Thread milling uses a rotating, helical interpolation tool path. The cutter (smaller than the hole diameter) moves in a circular path while simultaneously moving down (or up) the Z-axis, gradually cutting the thread profile. This method offers unparalleled flexibility and excels in challenging scenarios.

Core Advantages of Thread Milling:

  • One Tool, Many Threads: A single thread mill can produce a wide range of hole diameters (within its range) and different thread pitches, provided the pitch matches the cutter's geometry. The same tool can often create both internal and external threads, as well as left-hand and right-hand threads. This drastically reduces tooling inventory costs.
  • Superior Chip Evacuation: The tool's circular path and intermittent cutting action allow coolant to effectively flush chips away from the cutting zone. This is a critical advantage for thread milling for blind holes, significantly reducing the risk of chip packing and tool breakage compared to tapping.
  • Precision & Control: Offers excellent control over thread depth, including precise stopping near the bottom of blind holes. Produces high-quality threads with excellent surface finish and dimensional accuracy. Easily accommodates custom or non-standard thread profiles (e.g., UNJ, ACME, Stub Acme).
  • Lower Cutting Forces: Only a portion of the tool circumference engages the material at any time, generating significantly less radial force and torque than tapping. This reduces stress on the machine spindle and workpiece, minimizes deflection, and allows threading near edges or in thin-walled sections.
  • Ideal for Large Diameters: Thread milling is the dominant and most practical solution for thread milling large diameter holes (e.g., above 1.5" or 38mm). Taps for these sizes are prohibitively expensive and require massive torque.
  • Conquering Tough Materials: The lower cutting forces and efficient chip evacuation make thread milling exceptionally well-suited for thread milling difficult materials like titanium, Inconel, stainless steels, and hardened alloys. Tool life is generally much longer than tapping in these applications.

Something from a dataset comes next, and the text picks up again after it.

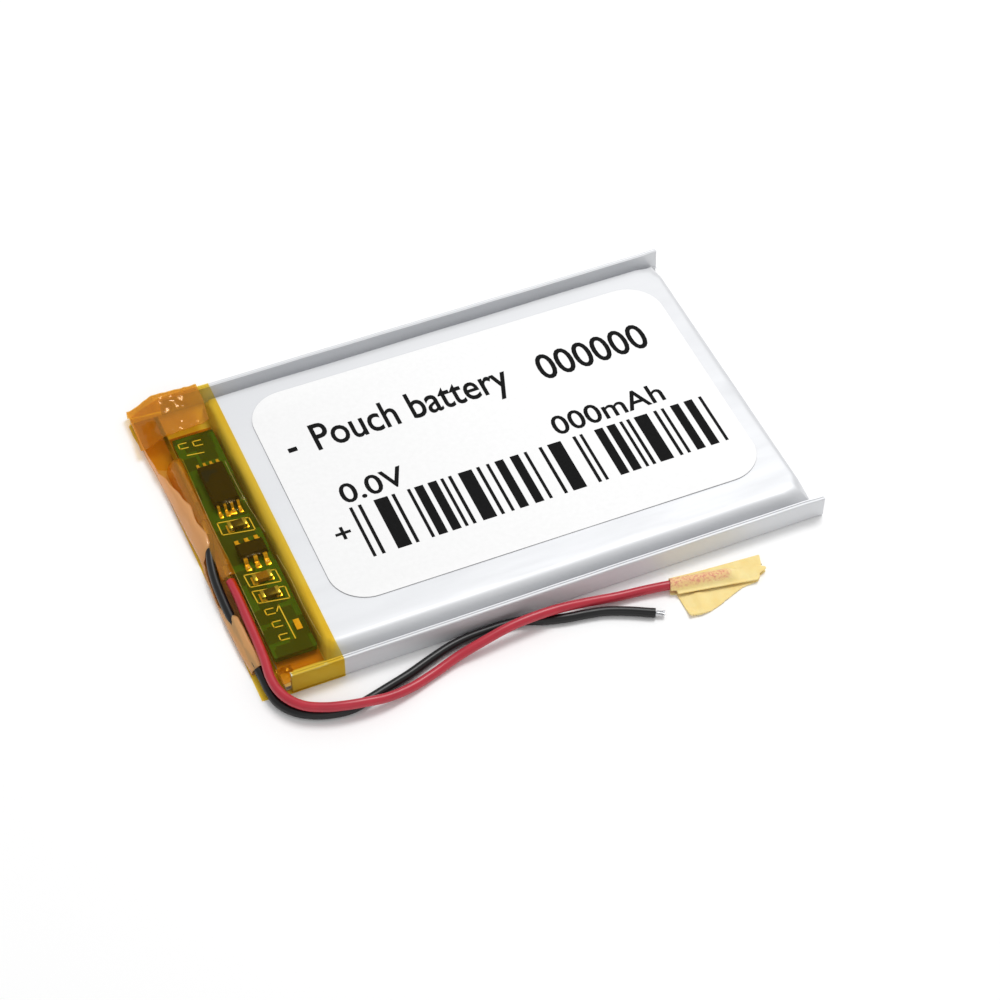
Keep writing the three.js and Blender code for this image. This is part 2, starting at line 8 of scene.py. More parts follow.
import bmesh
import bpy
from mathutils import Matrix, Vector, noise


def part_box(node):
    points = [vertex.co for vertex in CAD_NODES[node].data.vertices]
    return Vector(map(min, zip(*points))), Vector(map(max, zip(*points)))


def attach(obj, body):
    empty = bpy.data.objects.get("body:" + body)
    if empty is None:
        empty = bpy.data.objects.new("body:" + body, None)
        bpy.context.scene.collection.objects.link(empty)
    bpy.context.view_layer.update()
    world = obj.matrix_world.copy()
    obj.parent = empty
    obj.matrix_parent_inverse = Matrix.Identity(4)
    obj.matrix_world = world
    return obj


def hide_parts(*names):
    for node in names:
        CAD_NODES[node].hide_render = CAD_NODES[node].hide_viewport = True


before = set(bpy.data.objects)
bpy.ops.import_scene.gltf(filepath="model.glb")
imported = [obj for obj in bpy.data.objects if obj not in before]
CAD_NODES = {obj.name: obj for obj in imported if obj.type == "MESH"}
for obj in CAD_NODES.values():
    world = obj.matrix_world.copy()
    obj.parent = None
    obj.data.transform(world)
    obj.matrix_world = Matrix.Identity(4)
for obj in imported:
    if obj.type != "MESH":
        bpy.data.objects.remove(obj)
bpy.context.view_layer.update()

bl_info = {
    "name": "Pouch pack looks",
    "version": (1, 0, 0),
    "blender": (4, 5, 0),
    "location": "View3D > Sidebar > Pouch pack",
    "description": "Builds the visible pieces of a thin lithium polymer pouch pack",
    "category": "Object",
}

MM = 0.001
PACK = "pack"
FLAG = "tape_flag"


def to_linear(code):
    """An sRGB hex colour as linear red, green, blue and alpha."""
    parts = [int(code[i:i + 2], 16) / 255 for i in (0, 2, 4)]
    return [c / 12.92 if c <= 0.04045 else ((c + 0.055) / 1.055) ** 2.4 for c in parts] + [1.0]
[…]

Head-to-Head: When to Choose Which Method

Here's a quick comparison highlighting typical scenarios:

Feature Tapping Thread Milling
Best For Hole Size Small Holes (< M6 / 1/4") Larger Holes, All Sizes
Speed Faster (small std. holes) Slower (per hole) but often more flexible
Setup/Programming Simpler More Complex (requires helical path)
Tool Cost (per thread) Lower (std. sizes) Higher (per tool) but Lower Inventory
Blind Holes Challenging (chip evac.) Excellent (thread milling for blind holes)
Large Diameter Impractical/Expensive (> M12/1/2") Essential (thread milling large diameter holes)
Hard Materials Poor Tool Life Good Tool Life (thread milling difficult materials)
Thread Flexibility Low (dedicated tool per thread) Very High
Chip Control Poor (esp. blind/deep) Excellent
Radial Forces High Low
Precision/Finish Good Excellent

Deep Dive: Why Thread Milling Shines in Critical Applications

thread milling for blind holes: As mentioned, chip evacuation is paramount. Thread milling's tool path inherently clears chips upwards and outwards with coolant flow. Programmers can also use peck-cycling or specific toolpath strategies to further enhance chip breaking and removal, ensuring clean threads and preventing tool damage right down to the required depth.

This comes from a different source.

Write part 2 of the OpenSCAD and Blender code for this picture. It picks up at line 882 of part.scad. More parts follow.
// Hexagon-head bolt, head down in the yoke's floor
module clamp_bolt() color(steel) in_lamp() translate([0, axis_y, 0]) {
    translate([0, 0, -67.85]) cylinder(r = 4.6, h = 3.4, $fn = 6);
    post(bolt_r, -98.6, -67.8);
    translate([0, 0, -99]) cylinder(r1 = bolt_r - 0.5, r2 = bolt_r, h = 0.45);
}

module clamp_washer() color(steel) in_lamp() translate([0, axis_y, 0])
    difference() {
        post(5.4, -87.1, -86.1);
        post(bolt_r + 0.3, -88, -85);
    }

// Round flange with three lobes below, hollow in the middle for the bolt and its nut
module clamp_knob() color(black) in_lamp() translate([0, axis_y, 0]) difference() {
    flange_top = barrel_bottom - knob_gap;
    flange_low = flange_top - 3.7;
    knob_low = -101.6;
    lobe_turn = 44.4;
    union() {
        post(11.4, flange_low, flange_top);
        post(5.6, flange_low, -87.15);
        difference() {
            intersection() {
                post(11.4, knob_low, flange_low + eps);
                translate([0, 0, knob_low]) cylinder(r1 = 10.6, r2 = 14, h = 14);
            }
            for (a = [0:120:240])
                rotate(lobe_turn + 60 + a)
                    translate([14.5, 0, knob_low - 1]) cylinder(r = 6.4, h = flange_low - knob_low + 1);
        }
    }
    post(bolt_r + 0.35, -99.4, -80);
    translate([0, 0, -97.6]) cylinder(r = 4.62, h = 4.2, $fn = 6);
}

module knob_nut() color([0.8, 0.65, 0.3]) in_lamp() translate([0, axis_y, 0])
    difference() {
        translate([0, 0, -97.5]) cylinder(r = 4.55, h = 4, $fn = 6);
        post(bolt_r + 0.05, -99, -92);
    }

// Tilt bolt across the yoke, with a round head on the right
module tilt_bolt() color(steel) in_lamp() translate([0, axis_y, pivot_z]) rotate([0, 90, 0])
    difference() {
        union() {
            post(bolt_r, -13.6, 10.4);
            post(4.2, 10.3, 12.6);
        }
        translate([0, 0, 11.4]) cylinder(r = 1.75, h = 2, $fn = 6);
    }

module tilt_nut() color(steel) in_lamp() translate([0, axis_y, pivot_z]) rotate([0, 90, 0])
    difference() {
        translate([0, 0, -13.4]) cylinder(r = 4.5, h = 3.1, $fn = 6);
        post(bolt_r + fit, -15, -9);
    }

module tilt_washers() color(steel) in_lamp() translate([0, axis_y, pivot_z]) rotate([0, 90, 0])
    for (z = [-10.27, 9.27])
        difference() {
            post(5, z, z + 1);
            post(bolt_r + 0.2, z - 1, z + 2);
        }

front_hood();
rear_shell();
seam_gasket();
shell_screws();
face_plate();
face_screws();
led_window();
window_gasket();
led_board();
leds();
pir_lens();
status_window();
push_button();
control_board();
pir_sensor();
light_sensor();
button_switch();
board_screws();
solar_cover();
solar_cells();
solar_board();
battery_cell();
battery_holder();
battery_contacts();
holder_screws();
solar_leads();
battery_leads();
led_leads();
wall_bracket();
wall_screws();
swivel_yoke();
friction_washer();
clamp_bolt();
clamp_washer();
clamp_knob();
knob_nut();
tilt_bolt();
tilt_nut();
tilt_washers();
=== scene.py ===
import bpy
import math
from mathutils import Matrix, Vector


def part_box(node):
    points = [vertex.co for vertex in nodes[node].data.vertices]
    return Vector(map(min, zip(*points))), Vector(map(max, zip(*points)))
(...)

thread milling large diameter holes: The cost and physical impracticality of large taps make thread milling the only viable CNC solution for holes above approximately 1.5 inches. The process uses readily available, standard-sized cutters and leverages the machine's helical interpolation capability, making it both feasible and cost-effective.

thread milling difficult materials: In alloys like titanium or Inconel, heat management and tool stress are critical. Thread milling's lower cutting forces reduce heat generation. Combined with effective chip evacuation and the ability to use optimized cutting parameters (speed, feed, stepovers) and specialized tool coatings (like AlTiN or diamond), it achieves dramatically better tool life and consistent thread quality compared to tapping.

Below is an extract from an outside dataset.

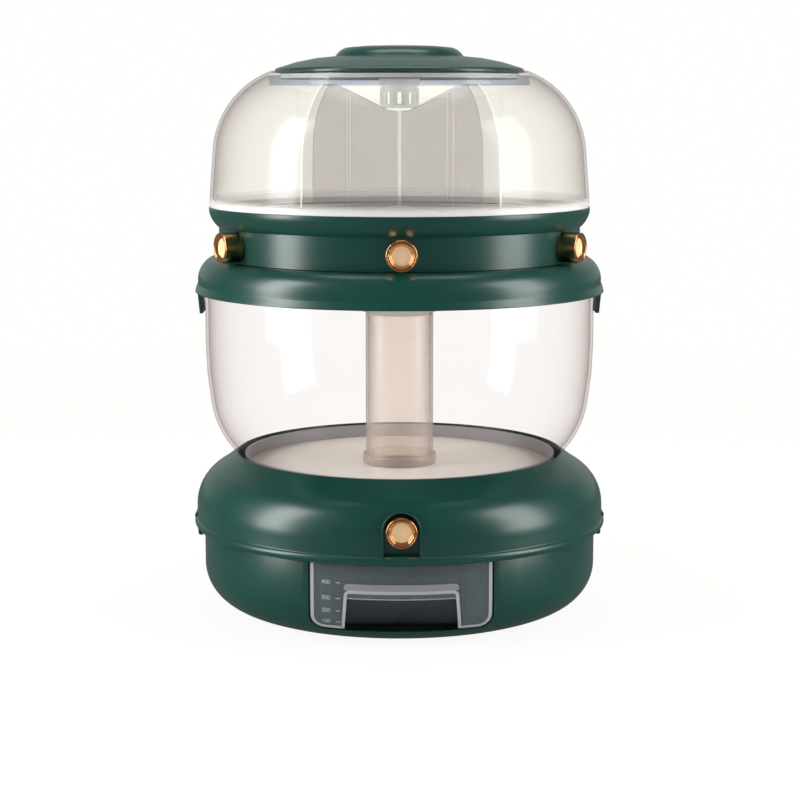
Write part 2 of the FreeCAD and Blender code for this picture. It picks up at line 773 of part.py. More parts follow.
lip_in = s.bowl_radius + 0.7
shoulder = turned("base_shoulder", (
    (bead_middle, lip_low),
    (shoulder_radius, lip_low + bead + bead_rise, bead),
    (shoulder_radius, side_top),
    (arc_end[0], arc_end[1], s.shoulder_arc),
    (opening_radius, lip_low + s.shoulder_rise),
    (opening_radius, tub_low + FOOT_SEAT),
    (s.spigot_radius - SEAT_INSET, tub_low + FOOT_SEAT),
    (s.spigot_radius - SEAT_INSET, floor_low - PLATE_SEAT),
    (post_circle - TUB_INSET, floor_low - PLATE_SEAT),
    (post_circle - TUB_INSET, tub_low),
    (tub_out, tub_low),
    (tub_out, inner_end[1] + (inner_end[0] - tub_out) * slope),
    inner_end,
    (inside_side, side_top, -inner_arc),
    (inside_side, bowl_rim + s.shoulder_wall),
    (tongue - TONGUE_WIDTH, bowl_rim + s.shoulder_wall),
    (tongue - TONGUE_WIDTH, bowl_rim - TONGUE_DROP),
    (tongue, bowl_rim - TONGUE_DROP),
    (tongue, bowl_rim),
    (lip_in, bowl_rim),
    (lip_in, lip_low),
))
SLEEVE_WALL = 2.0
base_axis = s.base_button_height
recess_floor = boss_out - s.boss_depth


def arch(radius, low):
    """An outline with a half-round top about the base button's axis."""
    return (
        (-radius, low), (radius, low), (radius, base_axis),
        (0, base_axis + radius, radius), (-radius, base_axis, radius),
    )


boss = new_sketch(shoulder, "XZ_Plane", recess_floor - s.shoulder_wall)
add_loop(boss, arch(s.boss_radius, bowl_rim + 0.1))
add_pad(shoulder, boss, s.boss_depth + s.shoulder_wall)
sleeve = new_sketch(shoulder, "XZ_Plane", recess_floor - s.shoulder_wall - s.sleeve_length)
add_circle(sleeve, 0, base_axis, s.button_radius + SLEEVE_WALL)
add_pad(shoulder, sleeve, s.shoulder_wall + s.sleeve_length)
recess = new_sketch(shoulder, "XZ_Plane", recess_floor + s.boss_depth)
add_loop(recess, arch(s.boss_recess, lip_top))
add_pocket(shoulder, recess, s.boss_depth * 2)
hole = new_sketch(shoulder, "XZ_Plane", recess_floor)
add_circle(hole, 0, base_axis, s.button_radius + s.button_fit)
add_pocket(shoulder, hole, (s.shoulder_wall + s.sleeve_length + s.boss_depth) * 2)
feet_up = new_sketch(shoulder, "XY_Plane", s.post_top + GAP)
for x, y in round_places(post_circle):
    add_circle(feet_up, x, y, s.post_radius)
add_pad(shoulder, feet_up, tub_low - s.post_top)
cut_round(
    shoulder, round_places(post_circle), s.screw_radius + SCREW_PLAY,
    s.post_top - 2, s.screw_seat + s.screw_length + 2,
)
slot_half = s.latch_width / 2 + s.latch_side_gap
lower_pivot = (lip_radius - 3.4, lip_low + 3.4)
upper_pivot = (ring_radius - 1.8, ring_low + 4.7)
PIN_SEAT = 1.0


def add_pins(body, pivot):
    """The two moulded pins, one at each side, that a latch turns on."""
    pins = new_sketch(body, "XZ_Plane", -slot_half - PIN_SEAT)
    for side in (-1, 1):
        add_circle(pins, pivot[0] * side, pivot[1], s.pin_radius)
    add_pad(body, pins, (slot_half + PIN_SEAT) * 2)


for side in (-1, 1):
    inner = (lip_in - 1.6) * side
    outer = (lip_radius + CUT_PAST) * side
    left, right = (inner, outer) if side > 0 else (outer, inner)
    cut_block(shoulder, left, right, -slot_half, slot_half, lip_low - 3, lip_top - 0.4)
add_pins(shoulder, lower_pivot)

# The gate guide under the bucket: a deck with a duct to the drawer, and a wall for the spring.

BAR_PLAY = 0.3
SLOT_PLAY = 1.2
DECK = 2.4
RAIL_WALL = 2.0
DUCT_WALL = 1.6
guide_back = -s.base_outlet + 8.5


def gate_levels(axis):
    """Underside and top of the gate that goes with a button's axis."""
    low = axis + s.gate_rise
    return low, low + s.gate_plate


base_gate = gate_levels(base_axis)
deck_top = base_gate[0] - GAP
deck_low = deck_top - DECK
rail = s.gate_width / 2 + GAP
bulk_front = s.cap_length + s.button_travel + 0.8 - base_button_out
bulk_back = bulk_front + s.guide_wall
guide = prism(
    "discharge_guide", "XY_Plane",
    flat_outline(-rail - RAIL_WALL, rail + RAIL_WALL, bulk_back, guide_back), deck_low, deck_top,
)
for side in (-1, 1):
    inner, outer = rail * side, (rail + RAIL_WALL) * side
    left, right = (inner, outer) if side > 0 else (outer, inner)
    add_block(guide, left, right, bulk_front, guide_back, deck_low, base_gate[1] + 0.6)
    add_block(guide, left, right, bulk_front, TUB_INSET - post_circle, deck_low, tub_low)
add_block(
    guide, -rail - RAIL_WALL, rail + RAIL_WALL, bulk_front, bulk_back,
    deck_low - 7, base_gate[1] + 3,
)
bore = s.outlet_width / 2 + 0.4
duct = bore + DUCT_WALL
add_block(
    guide, -duct, duct, -outlet_out - 0.4 - DUCT_WALL, -s.base_outlet + 0.4 + DUCT_WALL,
    bay_high + 0.6, deck_top,
)
cut_block(
    guide, -bore, bore, -outlet_out - 0.4, -s.base_outlet + 0.4,
    bay_high - CUT_PAST, deck_top + CUT_PAST,
)
cut_block(
    guide, -stem_half - BAR_PLAY, stem_half + BAR_PLAY,
    bulk_front - CUT_PAST, bulk_back + 0.5, deck_top, base_gate[1] + BAR_PLAY,
)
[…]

The Evolving Landscape: Innovations in Thread Milling

Thread milling technology continues to advance, enhancing its capabilities:

  • Combination Tools: Drill/Thread Mills perform drilling and threading in a single operation, reducing cycle times and tool changes.
  • Advanced Tool Geometries & Coatings: Optimized flute designs for better chip flow and ultra-hard coatings (like CVD/PCD diamond) significantly extend tool life, especially in abrasive materials.
  • "Smart" Machining: Integration with CNC systems allows for adaptive control, monitoring cutting forces, and adjusting parameters in real-time for optimal performance and tool protection.
  • High-Efficiency Strategies: New toolpath strategies aim to further reduce cycle times while maintaining quality.

Conclusion: Matching the Method to the Need

There's no single "best" threading method for CNC machining. The optimal choice depends entirely on the specific application requirements:

  • Choose Tapping for: High-volume production of small, standard threads (especially through-holes) in relatively easy-to-machine materials where speed is the primary driver and inventory management is manageable.
  • Choose Thread Milling for: thread milling large diameter holes, thread milling blind holes, thread milling difficult materials, applications requiring high precision or unique thread forms, low-to-medium volume production where tooling flexibility reduces costs, and situations demanding superior chip control and lower cutting forces.

By understanding the fundamental differences, strengths, and limitations of thread milling and tapping, CNC programmers and manufacturing engineers can make informed decisions that optimize machining efficiency, part quality, tooling costs, and overall productivity for every threading task. For complex, large, blind, or demanding material applications, thread milling consistently proves to be the robust and versatile solution.